--- REQUIREMENTS ---
Set down, please, exactly the lines below that run from the line with "hangerArms();" to the line with "bpy.context.scene.collection.objects.link(empty)", both lines included.

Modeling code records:
>>>>>

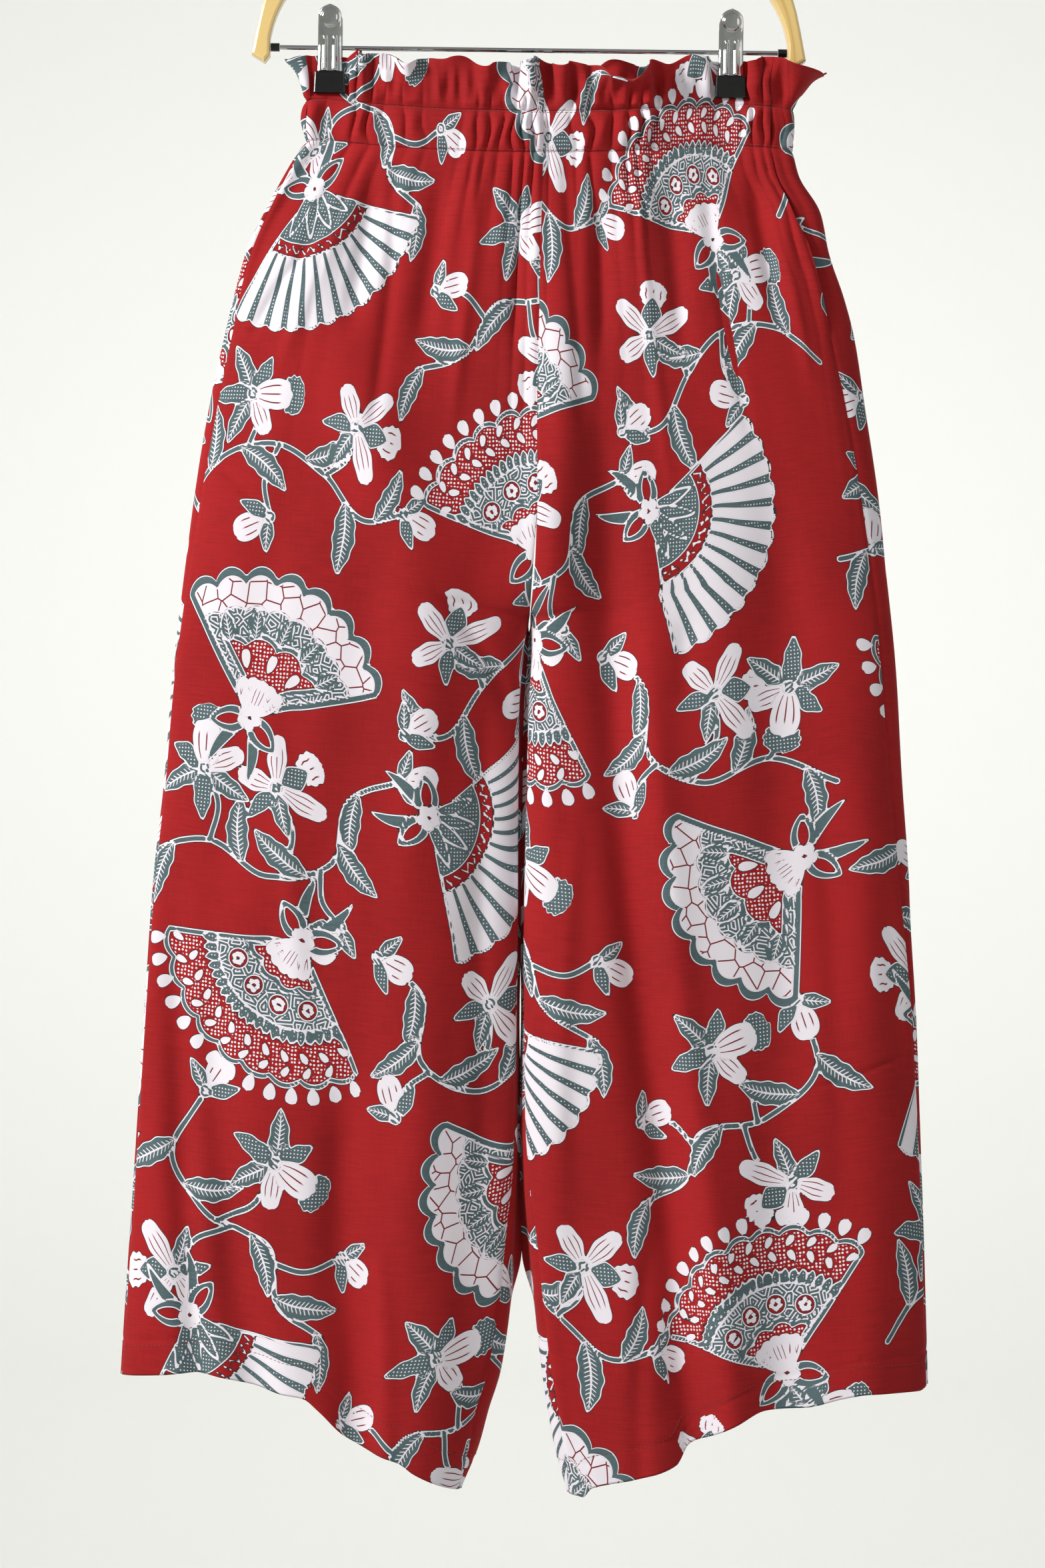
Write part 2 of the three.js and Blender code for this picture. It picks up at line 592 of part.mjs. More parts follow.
function hangerHook() {
  const centreZ = hookWireRadius - hookRadius;
  const neckZ = woodTopZ + partGap;
  const arcPoints = [];
  for (let turn = -50; turn <= 195; turn += 12.25) {
    const angle = THREE.MathUtils.degToRad(turn);
    const [x, z] = [hookRadius * Math.cos(angle), hookRadius * Math.sin(angle)];
    arcPoints.push(new THREE.Vector3(x, 0, centreZ + z));
  }
  const stem = [
    new THREE.Vector3(0, 0, neckZ), new THREE.Vector3(0, 0, neckZ + 8),
    new THREE.Vector3(4, 0, neckZ + 16),
  ];
  const path = new THREE.CatmullRomCurve3([...stem, ...arcPoints], false, 'centripetal');
  const section = new THREE.Shape();
  section.absarc(0, 0, hookWireRadius, 0, 2 * Math.PI, false);
  const geometry = new THREE.ExtrudeGeometry(section, {
    steps: 36, extrudePath: path, bevelEnabled: false, curveSegments: 4,
  });
  addPiece('hanger_hook', geometry, chrome());

  const ferruleProfile = [
    [hookWireRadius + partGap, 0], [ferruleRadius, 0], [ferruleRadius - 0.6, ferruleHeight],
    [hookWireRadius + partGap, ferruleHeight], [hookWireRadius + partGap, 0],
  ];
  const ferrule = new THREE.LatheGeometry(ferruleProfile.map((p) => new THREE.Vector2(...p)), 16);
  const piece = addPiece('hanger_ferrule', ferrule, chrome());
  piece.rotation.x = Math.PI / 2;
  piece.position.z = woodTopZ + partGap;
}

// Clips: sprung jaws with rubber pads, pinching the frill
const jawSide = [
  { down: 0, y: 10 }, { down: 0.25, y: 8.6 }, { down: 0.5, y: 5.3 }, { down: 0.62, y: 4.35 },
  { down: 0.67, y: 4.35 }, { down: 1, y: 4.6 },
];
const jawY = curveThrough(jawSide, 'down', 'y');

function clipJaw(name, clipX, facing) {
  const height = clipTopZ - padTopZ - partGap;
  const point = (across, down) => {
    const rounded = Math.sqrt(1 - (1 - clamp(down / 0.17, 0.02, 1)) ** 2);
    const width = (jawWidth * (0.92 + 0.1 * down) * rounded) / 2;
    const dish = jawDish * Math.abs(across) ** 5;
    return new THREE.Vector3(
      clipX + facing * across * width, -facing * (jawY(down) - dish), clipTopZ - down * height,
    );
  };
  const flute = (across, down) => {
    const along = ease((down - 0.42) / 0.1) * ease((1 - down) / 0.04);
    const ridge = Math.exp(-(((Math.abs(across) - 0.42) / 0.16) ** 2));
    const dome = Math.exp(-((across / 0.6) ** 2) - (((down - 0.2) / 0.13) ** 2));
    return 0.9 * along * ridge + 0.8 * dome;
  };
  const columns = spread(-1, 1, 12);
  const rows = [0, 0.05, 0.17, 0.3, 0.43, 0.53, 0.94, 1];
  addPiece(name, wallGeometry(point, () => columns, rows, jawWall, flute), chrome());
}

function clipPad(name, clipX, facing) {
  const shape = new THREE.Shape();
  const [half, low] = [padWidth / 2 - padBevel, padTopZ - padHeight];
  shape.moveTo(-half, low + padBevel);
  shape.lineTo(half, low + padBevel);
  shape.lineTo(half - 0.6, padTopZ - padBevel);
  shape.lineTo(-half + 0.6, padTopZ - padBevel);
  const geometry = new THREE.ExtrudeGeometry(shape, {
    depth: padThickness - 2 * padBevel, bevelEnabled: true, bevelThickness: padBevel,
    bevelSize: padBevel, bevelSegments: 2, steps: 1,
  });
  const pad = addPiece(name, geometry, rubber());
  pad.rotation.x = Math.PI / 2;
  const nearFace = gripHalf + partGap;
  pad.position.set(clipX, facing > 0 ? -nearFace - padBevel : nearFace + padThickness - padBevel, 0);
}

hangerArms();
hangerHook();
barAlongX('hanger_rod', -rodHalfLength, rodHalfLength, rodRadius, 0, rodZ, chrome());
const capInner = rodHalfLength + partGap;
barAlongX('rod_cap_right', -capInner - capLength, -capInner, capRadius, 0, rodZ, rubber());
barAlongX('rod_cap_left', capInner, capInner + capLength, capRadius, 0, rodZ, rubber());
Object.entries(clipCentres).forEach(([where, x]) => {
  clipJaw(`clip_${where}_front_jaw`, x, 1);
  clipJaw(`clip_${where}_back_jaw`, x, -1);
  clipPad(`clip_${where}_front_pad`, x, 1);
  clipPad(`clip_${where}_back_pad`, x, -1);
  const half = springLength / 2;
  barAlongX(`clip_${where}_spring`, x - half, x + half, springRadius, springBore, rodZ, chrome());
});

export default trousers;
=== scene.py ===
# Wide-leg lounge pants on a clip hanger: printed cotton shells, hanger finishes, light and camera.
import math
from functools import partial

import bpy
import numpy as np
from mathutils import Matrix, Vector


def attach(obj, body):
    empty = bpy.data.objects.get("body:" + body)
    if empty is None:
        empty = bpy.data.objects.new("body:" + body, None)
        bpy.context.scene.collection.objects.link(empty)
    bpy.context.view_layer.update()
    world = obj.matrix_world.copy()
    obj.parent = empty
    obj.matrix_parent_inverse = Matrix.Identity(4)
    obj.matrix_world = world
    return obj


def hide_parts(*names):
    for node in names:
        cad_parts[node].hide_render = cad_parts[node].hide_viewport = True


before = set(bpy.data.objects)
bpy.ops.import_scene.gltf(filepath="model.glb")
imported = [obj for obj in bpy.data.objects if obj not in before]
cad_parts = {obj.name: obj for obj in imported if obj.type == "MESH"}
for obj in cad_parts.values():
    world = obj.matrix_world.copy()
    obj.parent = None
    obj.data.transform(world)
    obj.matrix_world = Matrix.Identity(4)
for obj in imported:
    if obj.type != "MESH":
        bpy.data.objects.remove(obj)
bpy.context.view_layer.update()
mm = 0.001


def namedRows(columns, *rows):  # a table: the names of its columns, then its rows
    return [dict(zip(columns, row)) for row in rows]


# The garment's shape, in millimetres, as the solids have it
waist = {
    "leftX": -152.5, "rightX": 183, "topZ": -225.5, "sag": 9, "endFall": 0.1, "endRadius": 7,
    "casingHeight": 28.5, "gatherPitch": 12, "frillHeight": 33, "frillWall": 1.0, "casingWall": 2.0,
    "clipCentres": (-137, 139.5), "gripHalf": 1.25, "gripHalfWidth": 12, "gripDrop": 2.5,
}
waistOpenness = {
    "x": [-152.5, -137, -120, -85, -40, 10, 60, 105, 128, 139.5, 152, 168, 183],
    "half": [4.4, 2.9, 4.0, 9, 13, 15, 13, 8.5, 3.8, 2.9, 4.4, 8, 8],
}
centreSeam = {"down": [0, 0.1, 0.2, 0.26, 0.3, 0.345], "x": [10.8, 9.7, 8.6, 9.4, 8.2, 5.6]}
rightLegSide = {
    "down": [0, 0.02, 0.06, 0.09, 0.12, 0.16, 0.2, 0.28, 0.36, 0.44, 0.52, 0.6, 0.7, 0.85, 1],
    "outer": [-152.5, -163.5, -182, -194, -200.5, -208, -215.5, -225.5, -234, -241, -245.5, -252,
              -257, -263.5, -270.5],
    "strip": [1.5, 2, 3.5, 5.5, 5.5, 6, 7, 5, 3, 1.5, 1, 1, 1, 1, 1],
}
leftLegSide = {
    "down": [0, 0.02, 0.05, 0.08, 0.115, 0.15, 0.2, 0.28, 0.36, 0.44, 0.52, 0.6, 0.7, 0.85, 1],
    "outer": [183, 187.5, 202, 208.5, 219, 227, 234.5, 244.3, 252.5, 259, 263.5, 269.5, 275, 281.2, 286.5],
    "strip": [16, 17, 20, 15, 17, 18, 15.5, 12.5, 10.5, 10, 8, 6.5, 3, 1, 1],
}
rightLegInner = {
    "down": [0.345, 0.37, 0.42, 0.5, 0.6, 0.75, 0.84, 0.91, 0.94, 0.97, 1],
    "inner": [5.6, 2, -0.8, -0.6, 0.3, 1.4, -0.5, -8, -16, -23, -34],
    "strip": [0, 0, 0, 0, 0, 2, 7, 8, 8, 6, 1],
}
leftLegInner = {
    "down": [0.345, 0.37, 0.42, 0.5, 0.6, 0.72, 0.77, 0.82, 0.89, 0.94, 0.97, 1],
    "inner": [5.6, 6.8, 5, 4.2, 3.6, 3.9, 5.7, 10.2, 17.7, 24.7, 30, 38],
    "strip": [0, 0, 0, 0, 0, 2, 4, 6, 6, 7, 6, 1],
}
legDepth = {
    "down": [0, 0.06, 0.13, 0.25, 0.36, 0.5, 0.7, 0.88, 1],
    "front": [15, 18, 23, 27, 27, 25, 25, 28, 32],
    "back": [15, 18, 24, 32, 31, 27, 25, 26, 28],
}
rightHem = {
    "across": [0, 0.12, 0.23, 0.31, 0.39, 0.47, 0.54, 0.585, 0.66, 0.74, 0.82, 0.86, 0.935, 1],
    "z": [-1105.4, -1103.2, -1101, -1103.8, -1108, -1113.8, -1116.5, -1125, -1142.5, -1153, -1160,
          -1167, -1176, -1181.6],
}
leftHem = {
    "across": [0, 0.03, 0.17, 0.24, 0.35, 0.46, 0.54, 0.61, 0.665, 0.7, 0.79, 0.93, 0.955, 1],
    "z": [-1105.5, -1109, -1109.3, -1112.3, -1119.5, -1121.5, -1130.5, -1139.6, -1146.5, -1160.5, -1168.8,
          -1177.5, -1184.2, -1183],
}
crotch = {"start": 0.26, "end": 0.345}
waistBlendEnd = 0.13
sectionFullness = 0.75
backHemFall = 6

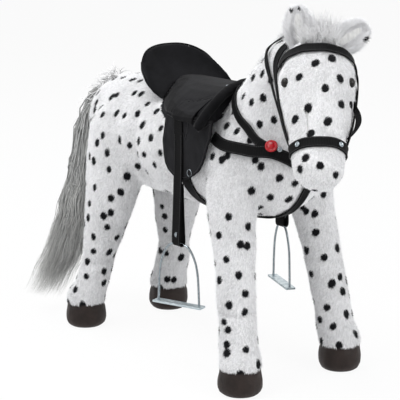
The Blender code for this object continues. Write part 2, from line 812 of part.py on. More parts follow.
def make_hair(looks):
    """The mane along the crest, the forelock between the ears and the tail."""
    base, along, crest = neck_frame()
    rings = []
    for share, turn, _, deep in NECK_SHARES[2:6]:
        centre = base + along * share * NECK_LENGTH - Y_AXIS * turn * NECK_TURN
        centre += crest * (deep * NECK_DEPTH / 2)
        rings.append((*centre, MANE_WIDTH / 2, MANE_HEIGHT))
    mane = loft("mane", rings, Y_AXIS, crest, 8, looks["plush"])

    _, _, left, brow = head_frame()
    ahead = left.cross(Z_AXIS).normalized()
    rings = []
    for up, wide, thick in FORELOCK_SHARES:
        centre = head_place(*FORELOCK_ROOT_SHARE) + Z_AXIS * up * FORELOCK_HEIGHT
        rings.append((*centre, wide * FORELOCK_WIDTH / 2, thick * FORELOCK_THICKNESS / 2))
    forelock = loft("forelock", rings, left, ahead, 10, looks["hair"])

    rings = []
    for down, back, right, size in TAIL_SHARES:
        x = -TORSO_REACH_REAR * TAIL_ROOT_SHARE - back * TAIL_SWEEP_SHARE * TAIL_LENGTH
        y = -right * TAIL_SWEEP_SHARE * TAIL_LENGTH
        half = size * TAIL_DIAMETER / 2
        rings.append((x, y, TAIL_ROOT_Z - down * TAIL_LENGTH, half, half))
    tail = loft("tail", rings, Y_AXIS, X_AXIS, 12, looks["hair"])
    return mane, forelock, tail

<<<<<

--- TASK RESULT ---
hangerArms();
hangerHook();
barAlongX('hanger_rod', -rodHalfLength, rodHalfLength, rodRadius, 0, rodZ, chrome());
const capInner = rodHalfLength + partGap;
barAlongX('rod_cap_right', -capInner - capLength, -capInner, capRadius, 0, rodZ, rubber());
barAlongX('rod_cap_left', capInner, capInner + capLength, capRadius, 0, rodZ, rubber());
Object.entries(clipCentres).forEach(([where, x]) => {
  clipJaw(`clip_${where}_front_jaw`, x, 1);
  clipJaw(`clip_${where}_back_jaw`, x, -1);
  clipPad(`clip_${where}_front_pad`, x, 1);
  clipPad(`clip_${where}_back_pad`, x, -1);
  const half = springLength / 2;
  barAlongX(`clip_${where}_spring`, x - half, x + half, springRadius, springBore, rodZ, chrome());
});

export default trousers;
=== scene.py ===
# Wide-leg lounge pants on a clip hanger: printed cotton shells, hanger finishes, light and camera.
import math
from functools import partial

import bpy
import numpy as np
from mathutils import Matrix, Vector


def attach(obj, body):
    empty = bpy.data.objects.get("body:" + body)
    if empty is None:
        empty = bpy.data.objects.new("body:" + body, None)
        bpy.context.scene.collection.objects.link(empty)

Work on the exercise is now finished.